Khashoggi: Free Speech Martyr or Another Forgotten Victim?

April Brady for Project on Middle East Democracy

Khashoggi at a conference in March, 2018

Jamal Khashoggi is dead, murdered by the government that he so rightfully criticized. He entered the Saudi consulate in Istanbul under the premise of getting divorce papers (papers which were redirected from the embassy in Washington, DC) for his upcoming wedding and never left the compound.

This was not an “altercation,” as the Saudi government originally claimed – this was premeditated murder. Khashoggi was out of shape and nearly 60 years old, and his opponents were multiple assassins purposefully flown into Istanbul to kill him. The Independent reports that Khashoggi’s divorce papers were redirected to Istanbul because, in the words of a friend of Khashoggi, “they would not have dared to do what they did in Istanbul in America.”

Despite the fact that this incident happened on Turkish soil, not in Washington, the U.S. is still obligated under the precedent that it set for itself in Operation Desert Storm in 1991 and today’s Operation Inherent Resolve to punish those in the Middle East who restrict human rights.

So why does the United States continue to treat the Saudis as allies in the Empire of Liberty? The answer is simple: The United States has abandoned its morals and values in favor of access to a steady flow of oil.

The entire basis of the U.S. mission in the Middle East, at least in an unofficial capacity, has been in pursuit of the region’s coveted black gold. This not-so-subtle cynicism has continuously undermined the more respectable counter-terrorism mission listed in official U.S. policy papers.

Involvement with Saudi business directly contradicts this mission. Edward Clifford of the Brown Political Review posits that the Kingdom of Saudi Arabia is already one of the biggest supporters of terrorist organizations, with money tied to Saudi Arabia (found by the U.S. government’s intelligence community and leaked by WikiLeaks) given to likes of Al-Qaeda. We have been actively funding a government which funds the very thing we are officially fighting against.

The killing of Khashoggi is simply another step in the wrong direction for Saudi Arabia-U.S. relations, and an unconvincing attempt by the U.S. at chastising the Saudis will damage our relationship even further.

Now that they directly contradict not one but two firm U.S. policies on human rights and terrorism in the Middle East, any sort of relationship between the two nations must be cut. Particularly considering the daily killings of Yemeni citizens in haphazard Saudi airstrikes, the Saudi government has simply transgressed too much against core U.S. values and goals to be treated as a trading partner anymore, let alone a close ally. This sordid relationship has robbed the U.S. government of legitimacy in the Middle East since the beginning of the “War on Terror.”
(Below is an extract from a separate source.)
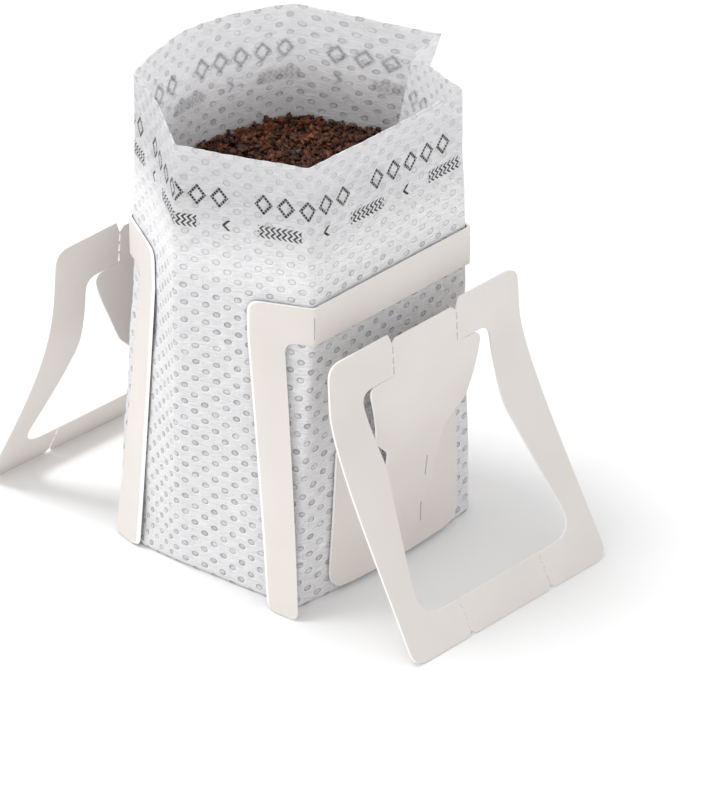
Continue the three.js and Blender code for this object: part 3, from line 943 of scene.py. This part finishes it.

Now that the Saudi royal family is carrying out killings of journalists abroad, everything we previously thought about free speech in the Middle East has been flipped on its head. The progress of the Arab Spring – the series of reformist protests and uprisings in the Middle East that reached its peak in 2011 – and other modernization movements has been wiped out with one fell swoop by King Salman’s regime.

One fact stands: if the United States is to carry out any military actions in the Middle East on the basis of the freedom and wellbeing of the people there and at home, we must stop all trade with Saudi Arabia and acquire more of our oil from other sources like Canada and Latin America.

Make no mistake: the killing of Khashoggi has forced this administration’s hand, and their reaction in the coming weeks will set an example of how America deals with those who oppose her, whether our response be for better or for worse.